MOO: A Novel, By: Jane Smiley

Strange name for a strange book! This was my first experience in reading anything written by Jane Smiley and it was a huge disappointment.

Jane Smiley won the Pulitzer Prize for her novel Thousand Acres. I haven’t read that book, but assuming that she must be an excellent writer, I came home with Moo from a local book sale, and thought it would make an amusing read over the holidays.

Moo is the story of one year on campus at an American university. Should be a real page turner, right? Wrong!
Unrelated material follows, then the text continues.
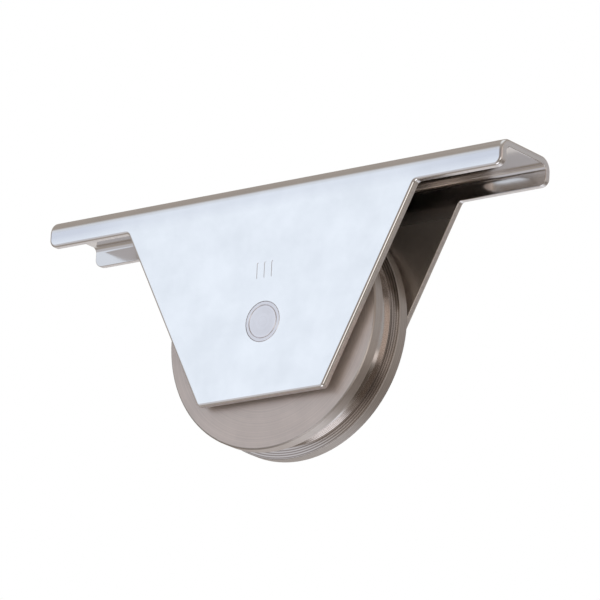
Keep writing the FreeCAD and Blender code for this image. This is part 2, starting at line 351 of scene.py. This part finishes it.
def sheet_regions(tree):
    """Shares of the sheet's regions at the shaded point, by name."""
    x, y, z = tree.split(tree.position())
    normal_x, normal_y, _ = tree.split(tree.normal())
    sideways = tree.absolute(normal_y)
    across = tree.less(sideways, EDGE_NORMAL_Y)
    cut = tree.times(across, tree.less(z, BELOW_BEND_Z))
    sheared = tree.math("MAXIMUM", cut, tree.more(tree.absolute(normal_x), END_NORMAL_X))
    inner = tree.less(tree.absolute(y), CHEEK_INSIDE_Y)
    inside = tree.times(inner, tree.band(z, BELOW_FLANGE_Z, BELOW_FLANGE_Z - INSIDE_FADE))
    # painted darker reflection on the flange strips just under the bends, stronger towards the
    # frame's ends
    ends = tree.band(tree.absolute(x), PAINTED_REFLECTION_MIDDLE_X, PAINTED_REFLECTION_END_X, PAINTED_REFLECTION_MIDDLE_SHARE, 1.0)
    painted_reflection = tree.times(tree.band(z, BELOW_FLANGE_Z, BELOW_BEND_Z - PAINTED_REFLECTION_FADE_LOW), ends)
    under_bend = tree.band(z, BELOW_BEND_Z + PAINTED_REFLECTION_FADE_HIGH, BELOW_BEND_Z)
    return {
        "sheared": sheared,
        "inside": tree.times(inside, tree.rest(sheared)),
        "painted_reflection": tree.times(painted_reflection, under_bend),
        "inner_face": tree.times(inner, tree.band(sideways, 0.5, 0.95)),
    }


def sheet_material():
    """Bright rolled stainless sheet, duller inside.

    A painted darker reflection lies on the flange strips just under the bends, stronger towards the
    frame's ends, and the sheared edges have marks across them.
    """
    tree = Nodes("stainless_sheet")
    tree.metal()
    position = tree.position()
    regions = sheet_regions(tree)
    sheared = regions["sheared"]
    inside = regions["inside"]
    mottle = tree.noise(position, 60, 5, 0.6)
    fine = tree.noise(position, 900, 3, 0.6)
    marks = tree.noise(tree.stretched(position, EDGE_GRAIN), 1.0, 3, 0.6)
    face = tree.tones(mottle, MIDDLE, SHEET_OUTSIDE)
    # painted darker reflection on the flange strips under the bends
    face = tree.colours(regions["painted_reflection"], face, SHEET_PAINTED_REFLECTION)
    face = tree.colours(regions["inner_face"], face, SHEET_INNER_FACE)
    face = tree.colours(inside, face, tree.tones(mottle, MIDDLE, SHEET_INSIDE))
    edge = tree.tones(marks, WIDE, SHEET_EDGE)
    tree.set("Base Color", tree.colours(sheared, face, edge))
    smooth = tree.mix(inside, tree.band(mottle, *WIDE, 0.10, 0.16), 0.3)
    tree.set("Roughness", tree.mix(sheared, smooth, 0.36))
    tree.set("Metallic", tree.mix(inside, 1.0, 0.85))
    height = tree.times(tree.mix(sheared, fine, marks), tree.mix(sheared, 0.15, 0.3))
    tree.bump(height, 0.00003, 0.6)
    return tree.material


def radius_and_y(tree):
    """Distance from the wheel's axis, and y, of the shaded point."""
    x, y, z = tree.split(tree.position())
    height = tree.math("SUBTRACT", z, AXLE_Z)
    squares = tree.add(tree.times(x, x), tree.times(height, height))
    return tree.math("SQRT", squares), y


def along_profile(tree, radius, y):
    """A distance that grows along faces and rims alike, so that the lathe's lines show on both."""
    return tree.add(radius, tree.times(y, PROFILE_SLOPE))


def turned_material(name, pair, roughness, line_scale=9000):
    """Turned steel: fine rings on the faces and lines round the rims."""
    tree = Nodes(name)
    tree.metal()
    distance = along_profile(tree, *radius_and_y(tree))
    rings = tree.lines(distance, line_scale, 3)
    broad = tree.lines(distance, line_scale / 7, 2)
    mottle = tree.noise(tree.position(), 150, 4, 0.6)
    tree.set("Base Color", tree.tones(tree.average(broad, mottle), MIDDLE, pair))
    tree.set("Roughness", tree.band(rings, *WIDE, roughness * 0.85, roughness * 1.15))
    tree.bump(rings, 0.000012)
    return tree.material


def wheel_regions(tree, radius, y):
    """Shares of the wheel's regions at the shaded point, by name."""
    side = tree.absolute(y)
    _, normal_y, _ = tree.split(tree.normal())
    groove = tree.less(side, GROOVE_MOUTH)
    floor = tree.times(groove, tree.less(radius, GROOVE_FLOOR_R))
    near_rim = tree.more(radius, WHEEL_R - CORNER)
    near_side = tree.more(side, WHEEL_HALF_WIDTH - CORNER)
    return {
        "groove": groove,
        "floor": floor,
        "wall": tree.math("SUBTRACT", groove, floor),
        "face": tree.more(tree.absolute(normal_y), FACE_NORMAL_Y),
        "corner": tree.times(near_rim, near_side),
        "rear": tree.more(y, GROOVE_MOUTH),
    }


def wheel_colour(tree, regions, distance, broad):
    """Colour of the wheel: each region's own pair of tones."""
    mottle = tree.noise(tree.position(), 130, 5, 0.6)
    tone = tree.average(broad, mottle)
    wander = tree.times(broad, RIDGE_WANDER)
    ridges = tree.math("SINE", tree.add(tree.times(distance, RIDGES), wander))
    front_land = tree.tones(tone, MIDDLE, WHEEL_LAND)
    rear_land = tree.tones(broad, MIDDLE, WHEEL_REAR_LAND)
    colour = tree.colours(regions["rear"], front_land, rear_land)
    colour = tree.colours(regions["face"], colour, tree.tones(tone, MIDDLE, WHEEL_FACE))
    colour = tree.colours(regions["corner"], colour, WHEEL_CORNER)
    colour = tree.colours(regions["wall"], colour, tree.tones(ridges, (-1, 1), GROOVE_WALL))
    return tree.colours(regions["floor"], colour, tree.tones(broad, MIDDLE, GROOVE_FLOOR))


def wheel_roughness(tree, regions, fine):
    """Roughness of the wheel: satin outside, brighter in the groove."""
    rear_land = tree.times(regions["rear"], tree.rest(regions["face"]))
    roughness = tree.mix(regions["face"], tree.band(fine, *WIDE, 0.33, 0.43), 0.38)
    roughness = tree.mix(rear_land, roughness, 0.5)
    roughness = tree.mix(regions["corner"], roughness, 0.3)
    roughness = tree.mix(regions["wall"], roughness, 0.18)
    return tree.mix(regions["floor"], roughness, 0.13)


def wheel_material():
    """Turned steel wheel: satin faces and lands, bright groove floor, ridged groove walls."""
    tree = Nodes("turned_steel")
    tree.metal()
    radius, y = radius_and_y(tree)
    regions = wheel_regions(tree, radius, y)
    distance = along_profile(tree, radius, y)
    fine = tree.lines(distance, FINE_LINES, 3)
    broad = tree.lines(distance, BROAD_LINES, 2)
    tree.set("Base Color", wheel_colour(tree, regions, distance, broad))
    tree.set("Roughness", wheel_roughness(tree, regions, fine))
    tree.set("Metallic", tree.mix(regions["face"], 1.0, 0.4))
    tree.bump(tree.times(fine, tree.mix(regions["groove"], 1.0, 0.05)), 0.000015)
    return tree.material


def pressed_material(name, pair, roughness):
    """Pressed strip with a fine rolled grain."""
    tree = Nodes(name)
    tree.metal()
    grain = tree.noise(tree.stretched(tree.position(), ROLLED_GRAIN), 1.0, 3, 0.6)
    tree.set("Base Color", tree.tones(grain, WIDE, pair))
    tree.set("Roughness", tree.band(grain, *WIDE, roughness * 0.8, roughness * 1.2))
    tree.bump(grain, 0.00001, 0.5)
    return tree.material


def assign(material, names):
    """Gives the named CAD pieces one material."""
    for name in names:
        NODES[name].data.materials.clear()
        NODES[name].data.materials.append(material)


def dress_pieces():
    """A material for every CAD piece."""
    spacers = ["front_collar", "rear_collar", "bearing_spacer"]
    rings = [name for name in NODES if name.endswith("_ring")]
    balls = [name for name in NODES if name.endswith("_balls")]
    pressed = [name for name in NODES if "_cage_" in name or "_shield_" in name]
    assign(sheet_material(), ["frame"])
    assign(wheel_material(), ["wheel"])
    assign(turned_material("pin_steel", PIN, 0.35, 3000), ["axle_pin"])
    assign(turned_material("spacer_steel", SPACER, 0.3), spacers)
    assign(turned_material("ring_steel", RING, 0.12, 15000), rings)
    assign(pressed_material("ball_steel", BALL, 0.06), balls)
    assign(pressed_material("pressed_steel", PRESSED, 0.28), pressed)


bpy.context.scene.view_settings.view_transform = "Standard"
make_camera()
make_world()
make_floor()
make_backdrop()
dress_pieces()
Here’s what I didn’t like about Moo. There were so many “main” characters that it took 60 pages to introduce them all – in a mere 400 page book. At least 6 students, assistant professors, professors, grant specialists, the President of the college, a cafeteria worker, an industrial tycoon, an old farmer, and a hog named Earl. Smiley was determined to write a contemporary novel – mix it up with blacks, Hispanics, old, young, homosexuals, lesbians, rich, poor, Christian fanatics, whining liberals, you name it…it was all there at this rather ordinary mid-west university. The problem is, all the characters talked the same and acted the same. I’m not even sure what most of them looked like except one was very pale, and one was going bald. Just the students alone were hard to distinguish from each other..Keri, Sherry, Mary. Jane Smiley has an incredible command of the English language. It’s too bad she put it to such poor use. And she sure seems to know a lot about horticulture, animal science, and various aspects of economics, but dry scientific facts do not make a good novel.

So aside from offering almost zero character development, there wasn’t much of a plot either; random events and a culmination of various boring personal episodes tied together in a bland, obscure manner, to a climax that was satisfactory only in the aspect that the book was finally over. Most of the scenes were contrived and hardly resembled reality. In fact, the only scene in the entire book that resonated with total clarity was the lesbian sex scene, that strangely had no significance to the central theme of the story. Smiley sure seemed to know what she was talking about there and painted a very graphic, detailed, description.

My advice; skip this book. If you want to read a good college campus story with lots of unforgettable characters and a great plot, try I am Charlotte Simmons by Tom Wolfe.

Rated 1.5 Stars. I use a rating scale of 1 to 5. Books rated 1, I seldom finish; books rated 2, I usually finish but would never recommend to anyone. 5 is the highest rating.